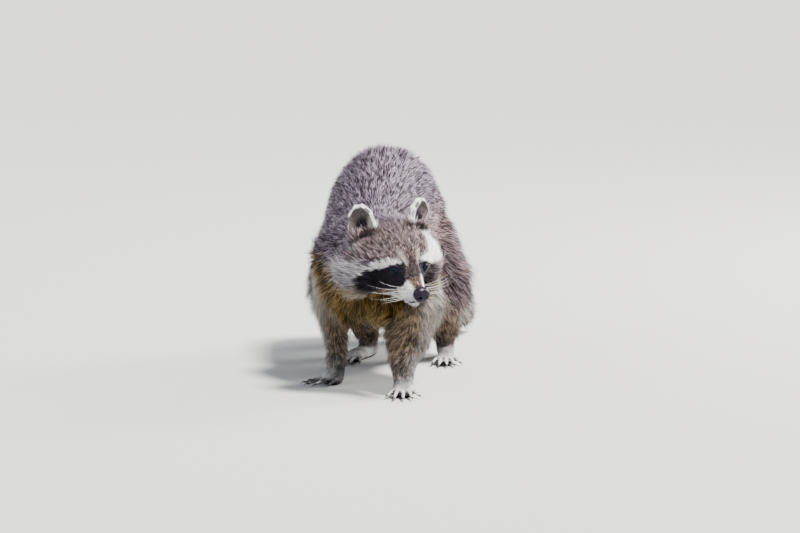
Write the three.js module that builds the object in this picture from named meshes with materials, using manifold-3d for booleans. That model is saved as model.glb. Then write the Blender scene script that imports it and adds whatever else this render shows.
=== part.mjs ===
// A life-size raccoon that stands on all fours with its back arched and its head turned to its left.
// Millimetres, +Z up. The animal faces -Y and its left side is +X. Its feet stand on Z = 0, and the
// origin is the middle of the bounding box at floor level. Every outline reaches to the tips of the coat.

import * as THREE from 'three';
import { mergeVertices } from 'three/addons/utils/BufferGeometryUtils.js';
import { LoftGeometry } from 'three/addons/geometries/LoftGeometry.js';
import Module from 'manifold-3d';

const wasm = await Module();
wasm.setup();

// ---- Driving dimensions ----

const GAP = 0.35; // clearance between two neighbouring pieces
const FAR = 1600; // well beyond the whole animal

const RUMP_HEIGHT = 309; // top of the arched back, coat included
const WITHERS_HEIGHT = 246; // top of the back over the shoulders
const BELLY_HEIGHT = 82; // underside of the coat above the floor
const RUMP_Y = 266; // the highest point of the back, behind the forefeet
const CHEST_Y = 44;
const CHEST_HALF_WIDTH = 73;
const BELLY_HALF_WIDTH = 88;
const RUMP_HALF_WIDTH = 86;

const HEAD_AT = new THREE.Vector3(35, -60, 202); // middle of the cranium
const HEAD_YAW = 32; // degrees, towards the animal's left
const HEAD_PITCH = 10; // nose down
const HEAD_ROLL = 2.5; // left side up
const EYE_RADIUS = 7.6;
const EYE_SPACING = 47; // between the two eye centres
const EAR_HEIGHT = 60;
const EAR_WIDTH = 42;
const EAR_RIM = 3; // thickness of the edge of the ear

const CLAW_LENGTH = 6.5;
const TOE_RADIUS = 3.7;

// Edge length of the surface grid on each part: finer where the form is finer.
const TRUNK_CELL = 22;
const HEAD_CELL = 11;
const LEG_CELL = 14.5;
const PAW_CELL = 11;

const v = (x, y, z) => new THREE.Vector3(x, y, z);
const degrees = THREE.MathUtils.degToRad;

// ---- Solids: three.js geometry joined and cut by manifold-3d ----

function solidOf(geometry) {
  const bare = new THREE.BufferGeometry().copy(geometry);
  for (const name of ['normal', 'uv', 'color']) bare.deleteAttribute(name);
  const merged = mergeVertices(bare, 1e-4);
  const all = merged.index.array;
  const kept = [];
  for (let i = 0; i < all.length; i += 3) {
    const [a, b, c] = [all[i], all[i + 1], all[i + 2]];
    if (a !== b && b !== c && c !== a) kept.push(a, b, c);
  }
  const mesh = new wasm.Mesh({
    numProp: 3,
    vertProperties: new Float32Array(merged.attributes.position.array),
    triVerts: new Uint32Array(kept),
  });
  return new wasm.Manifold(mesh);
}

function geometryOf(solid) {
  const mesh = solid.getMesh();
  const geometry = new THREE.BufferGeometry();
  geometry.setAttribute('position', new THREE.BufferAttribute(mesh.vertProperties, 3));
  geometry.setIndex(new THREE.BufferAttribute(mesh.triVerts, 1));
  geometry.computeVertexNormals();
  return geometry;
}

const unite = (solids) => solids.reduce((whole, solid) => whole.add(solid));
const cutAway = (solid, cutters) => cutters.reduce((left, cutter) => left.subtract(cutter), solid);

// The biggest body of a solid, so that a cut leaves no crumbs.
function mainBody(solid) {
  return solid.decompose().reduce((best, body) => (body.volume() > best.volume() ? body : best));
}

// All space on the side of a plane that it faces. A positive inset moves the plane that way.
function halfSpace({ at, facing }, inset) {
  const direction = facing.clone().normalize();
  const turn = new THREE.Quaternion().setFromUnitVectors(v(0, 0, 1), direction);
  const middle = at.clone().addScaledVector(direction, FAR / 2 + inset);
  const box = new THREE.BoxGeometry(FAR, FAR, FAR).applyQuaternion(turn);
  return solidOf(box.translate(middle.x, middle.y, middle.z));
}

// The convex space in front of several planes, smaller by half a gap for the piece inside it and
// larger by as much where it cuts that piece out of its neighbour.
function region(planes) {
  const made = (inset) => planes.map((plane) => halfSpace(plane, inset)).reduce((a, b) => a.intersect(b));
  return { piece: made(GAP / 2), cutter: made(-GAP / 2) };
}

// ---- Fields: negative inside, positive outside, about the distance in millimetres ----

function softMin(a, b, blend) {
  const overlap = Math.max(blend - Math.abs(a - b), 0) / blend;
  return Math.min(a, b) - (overlap * overlap * blend) / 4;
}

// A muscle between two points, with its own radius at each.
function muscle(from, fromRadius, to, toRadius) {
  const along = to.clone().sub(from);
  const squared = along.lengthSq();
  const offset = v(0, 0, 0);
  return (p) => {
    offset.subVectors(p, from);
    const share = THREE.MathUtils.clamp(offset.dot(along) / squared, 0, 1);
    const radius = THREE.MathUtils.lerp(fromRadius, toRadius, share);
    return offset.addScaledVector(along, -share).length() - radius;
  };
}

// An egg-shaped mass in the frame it is given, the animal's own by default.
function mass(centre, radii, frame = new THREE.Matrix4()) {
  const toLocal = frame.clone().invert();
  const local = v(0, 0, 0);
  const scaled = v(0, 0, 0);
  return (p) => {
    local.copy(p).applyMatrix4(toLocal).sub(centre);
    scaled.copy(local).divide(radii);
    const distance = scaled.length();
    return (distance * (distance - 1)) / Math.max(scaled.divide(radii).length(), 1e-6);
  };
}

function blended(fields, blend) {
  return (p) => fields.reduce((d, field) => softMin(d, field(p), blend), FAR);
}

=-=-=

**The problem**
Extract the first line above and each line after it up to and including the one with "---- Solids: three.js", please, exactly and with nothing else.

**Correct output**
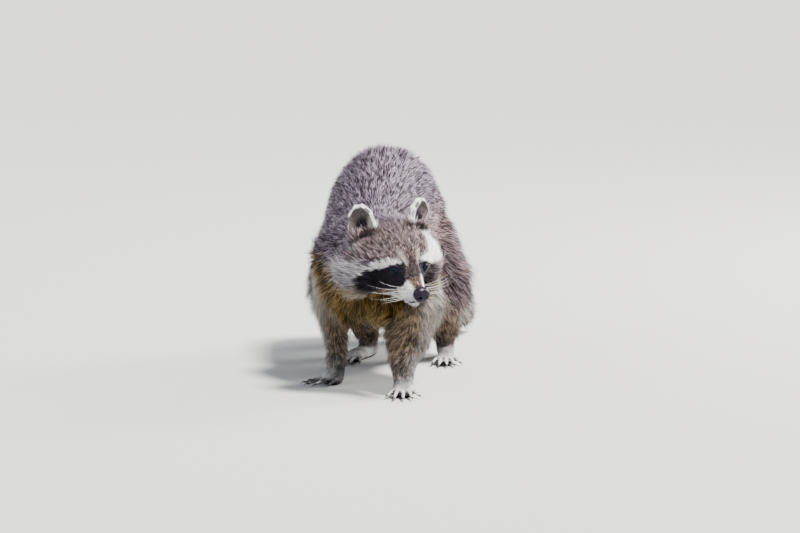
Write the three.js module that builds the object in this picture from named meshes with materials, using manifold-3d for booleans. That model is saved as model.glb. Then write the Blender scene script that imports it and adds whatever else this render shows.
=== part.mjs ===
// A life-size raccoon that stands on all fours with its back arched and its head turned to its left.
// Millimetres, +Z up. The animal faces -Y and its left side is +X. Its feet stand on Z = 0, and the
// origin is the middle of the bounding box at floor level. Every outline reaches to the tips of the coat.

import * as THREE from 'three';
import { mergeVertices } from 'three/addons/utils/BufferGeometryUtils.js';
import { LoftGeometry } from 'three/addons/geometries/LoftGeometry.js';
import Module from 'manifold-3d';

const wasm = await Module();
wasm.setup();

// ---- Driving dimensions ----

const GAP = 0.35; // clearance between two neighbouring pieces
const FAR = 1600; // well beyond the whole animal

const RUMP_HEIGHT = 309; // top of the arched back, coat included
const WITHERS_HEIGHT = 246; // top of the back over the shoulders
const BELLY_HEIGHT = 82; // underside of the coat above the floor
const RUMP_Y = 266; // the highest point of the back, behind the forefeet
const CHEST_Y = 44;
const CHEST_HALF_WIDTH = 73;
const BELLY_HALF_WIDTH = 88;
const RUMP_HALF_WIDTH = 86;

const HEAD_AT = new THREE.Vector3(35, -60, 202); // middle of the cranium
const HEAD_YAW = 32; // degrees, towards the animal's left
const HEAD_PITCH = 10; // nose down
const HEAD_ROLL = 2.5; // left side up
const EYE_RADIUS = 7.6;
const EYE_SPACING = 47; // between the two eye centres
const EAR_HEIGHT = 60;
const EAR_WIDTH = 42;
const EAR_RIM = 3; // thickness of the edge of the ear

const CLAW_LENGTH = 6.5;
const TOE_RADIUS = 3.7;

// Edge length of the surface grid on each part: finer where the form is finer.
const TRUNK_CELL = 22;
const HEAD_CELL = 11;
const LEG_CELL = 14.5;
const PAW_CELL = 11;

const v = (x, y, z) => new THREE.Vector3(x, y, z);
const degrees = THREE.MathUtils.degToRad;

// ---- Solids: three.js geometry joined and cut by manifold-3d ----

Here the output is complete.